Your argument commits a category error: you conflate the surface-level inference procedure (autoregressive token prediction) with the underlying causal mechanism producing hallucinations — but Source 3 (arXiv) explicitly identifies that hallucinations stem from training and evaluation procedures that "reward guessing over acknowledging uncertainty," a driver that categorically does not govern correct outputs, meaning the shared pipeline you cite is merely the delivery channel, not the generative cause. Furthermore, your reliance on Source 5 (arXiv: "Unified Token Prediction") is critically undermined by its own low corroborating authority relative to Source 1 (PMC), which stresses that distinguishing prompting-induced from model-internal hallucinations "is essential for developing effective mitigation strategies" — a distinction that would be meaningless if both correct and hallucinated outputs truly shared the same underlying mechanism, as you claim.
Argument against
The claim collapses under scrutiny because multiple high-authority sources establish that hallucinations arise from distinct, separable causal mechanisms — not a single shared one: Source 1 (PMC) explicitly distinguishes "prompting-induced hallucinations" from "model-internal hallucinations" caused by architecture, pretraining data distribution, or inference behavior, stressing that "distinguishing between these two causes is essential," while Source 3 (arXiv) identifies a specific, independent mechanism — training and evaluation procedures that "reward guessing over acknowledging uncertainty" — as the statistical root cause of hallucinations, a driver that does not govern correct outputs. Furthermore, Source 7 (Temple CIS) differentiates "false memorization" from "false generalization" as distinct hallucination-producing processes, and Source 8 (CSET Georgetown) notes that fine-tuning can alter output types without eliminating harmful capabilities, demonstrating that correct and hallucinated outputs respond differently to interventions — which would be impossible if they truly shared the same underlying mechanism.

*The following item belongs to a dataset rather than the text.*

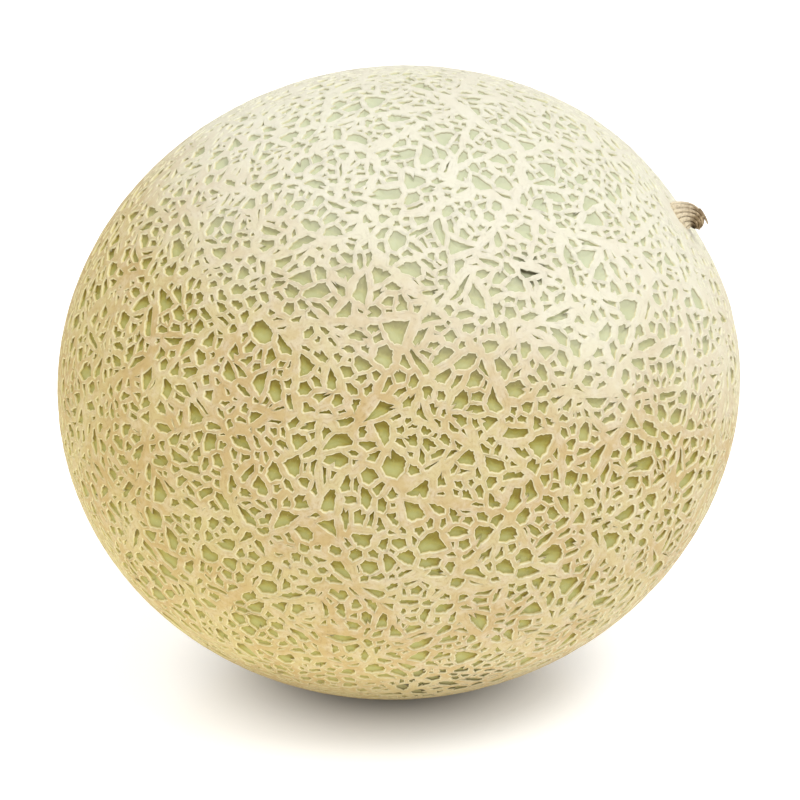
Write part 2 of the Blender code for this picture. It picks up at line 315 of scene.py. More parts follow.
def band_sites(rng):
    """Centres of the largest cells: rings round the stem axis, longer along it than across."""
    side = Vector((0, 1, 0))
    up = STEM_END.cross(side)
    ring_count = round(math.pi * MEAN_RADIUS / BAND_SPACING_ALONG)
    ring_step = math.pi / ring_count
    sites = [STEM_END.copy(), -STEM_END]
    for ring in range(ring_count):
        polar = (ring + 0.5) * ring_step
        around = round(2 * math.pi * math.sin(polar) * MEAN_RADIUS / BAND_SPACING_ACROSS)
        start = rng.random() * math.tau
        for step in range(around):
            turn = start + (step + rng.uniform(-SITE_JITTER, SITE_JITTER)) * math.tau / around
            tilt = polar + rng.uniform(-SITE_JITTER, SITE_JITTER) * ring_step
            outward = side * math.cos(turn) + up * math.sin(turn)
            sites.append(STEM_END * math.cos(tilt) + outward * math.sin(tilt))
    return sites


def voronoi_cells(sites):
    """A mesh of the unit sphere with one face round each site."""
    hull = bmesh.new()
    for site in sites:
        hull.verts.new(site)
    bmesh.ops.convex_hull(hull, input=hull.verts)
    bmesh.ops.recalc_face_normals(hull, faces=hull.faces)
    hull.verts.index_update()
    cells = bmesh.new()
    corners = {face: cells.verts.new(face.normal) for face in hull.faces}
    for vert in hull.verts:
        loop = first = vert.link_loops[0]
        around = []
        while True:
            around.append(corners[loop.face])
            loop = loop.link_loop_prev.link_loop_radial_next
            if loop == first:
                break
        cells.faces.new(around)
    bmesh.ops.recalc_face_normals(cells, faces=cells.faces)
    hull.free()
    return cells


def farthest_span(face):
    """From one corner of the cell to the corner farthest from it."""
    corners = [vert.co for vert in face.verts]
    ends = max(itertools.combinations(corners, 2), key=lambda pair: (pair[0] - pair[1]).length)
    return ends[1] - ends[0]


def grain_span(face):
    """The direction that most of the cell's edges follow, times the cell's length that way."""
    longest = farthest_span(face)
    if longest.length_squared > LONG_CELL * face.calc_area():
        return longest
    centre = face.calc_center_median().normalized()
    right = centre.orthogonal()
    up = centre.cross(right)
    x = y = 0.0
    for edge in face.edges:
        arm = edge.verts[1].co - edge.verts[0].co
        along, across = arm.dot(right), arm.dot(up)
        x += along * along - across * across
        y += 2 * along * across
    turn = math.atan2(y, x) / 2
    axis = right * math.cos(turn) + up * math.sin(turn)
    reach = [vert.co.dot(axis) for vert in face.verts]
    return axis * (max(reach) - min(reach))


def split_cell(face, span, rng, age_layer):
    """One crack across the cell, roughly square to its span. Returns the new face, or None."""
    centre = face.calc_center_median()
    turn = Matrix.Rotation(rng.uniform(-CRACK_TURN, CRACK_TURN), 3, centre.normalized())
    across = turn @ span.normalized()
    middle = centre + across * span.length * rng.uniform(-CRACK_SHIFT, CRACK_SHIFT)
    crossed = []
    for edge in face.edges:
        start, end = edge.verts
        before = (start.co - middle).dot(across)
        after = (end.co - middle).dot(across)
        if before * after < 0:
            share = before / (before - after)
            crossed.append((edge, start, min(CRACK_END_HIGH, max(CRACK_END_LOW, share))))
    if len(crossed) != 2:
        return None
    new_verts = []
    for edge, start, share in crossed:
        vert = bmesh.utils.edge_split(edge, start, share)[1]
        vert.co.normalize()
        new_verts.append(vert)
    new_face, loop = bmesh.utils.face_split(face, *new_verts)
    loop.edge[age_layer] = 1 + max(edge[age_layer] for edge in face.edges if edge != loop.edge)
    return new_face


def crack(cells, faces, count, weigh, span, rng):
    """Splits these cells, the heaviest first, until there are this many in all."""
    age_layer = cells.edges.layers.int["age"]
    order = itertools.count()
    queue = []

    def push(face):
        heapq.heappush(queue, (-weigh(face), next(order), face))

    for face in faces:
        push(face)
    while len(cells.faces) < count:
        face = heapq.heappop(queue)[2]
        new_face = split_cell(face, span(face), rng, age_layer)
        push(face)
        if new_face is not None:
            push(new_face)


def crack_bands(cells, rng):
    """Splits the largest cells into those of the solids. Returns the ones at the poles, kept whole."""
    cells.edges.layers.int.new("age")
    whole = set()
    for pole in POLES:
        whole.add(min(cells.faces, key=lambda face: (face.calc_center_median() - pole).length))

    def weigh(face):
        return face.calc_area() * rng.uniform(SMALLEST_BAND_WEIGHT, 1.0)

    faces = [face for face in cells.faces if face not in whole]
    crack(cells, faces, BAND_CELL_COUNT, weigh, farthest_span, rng)
    return whole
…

You're conflating “different causes/contexts that increase hallucination risk” with “a different generation mechanism”: Source 1's prompting-induced vs model-internal split and Source 7's false memorization vs false generalization are taxonomies of failure modes, but they still play out through the same inference-time next-token generation pipeline described as unified token prediction (Source 5) rather than a separate hallucination engine. And your reading of Source 3 and Source 8 commits a causal leap—training that “rewards guessing” (Source 3) and fine-tuning that shifts output tendencies without removing capabilities (Source 8) describe how the single learned probability distribution is shaped and steered, not evidence that correct outputs are produced by a fundamentally different underlying mechanism than hallucinations (Source 5, Source 9).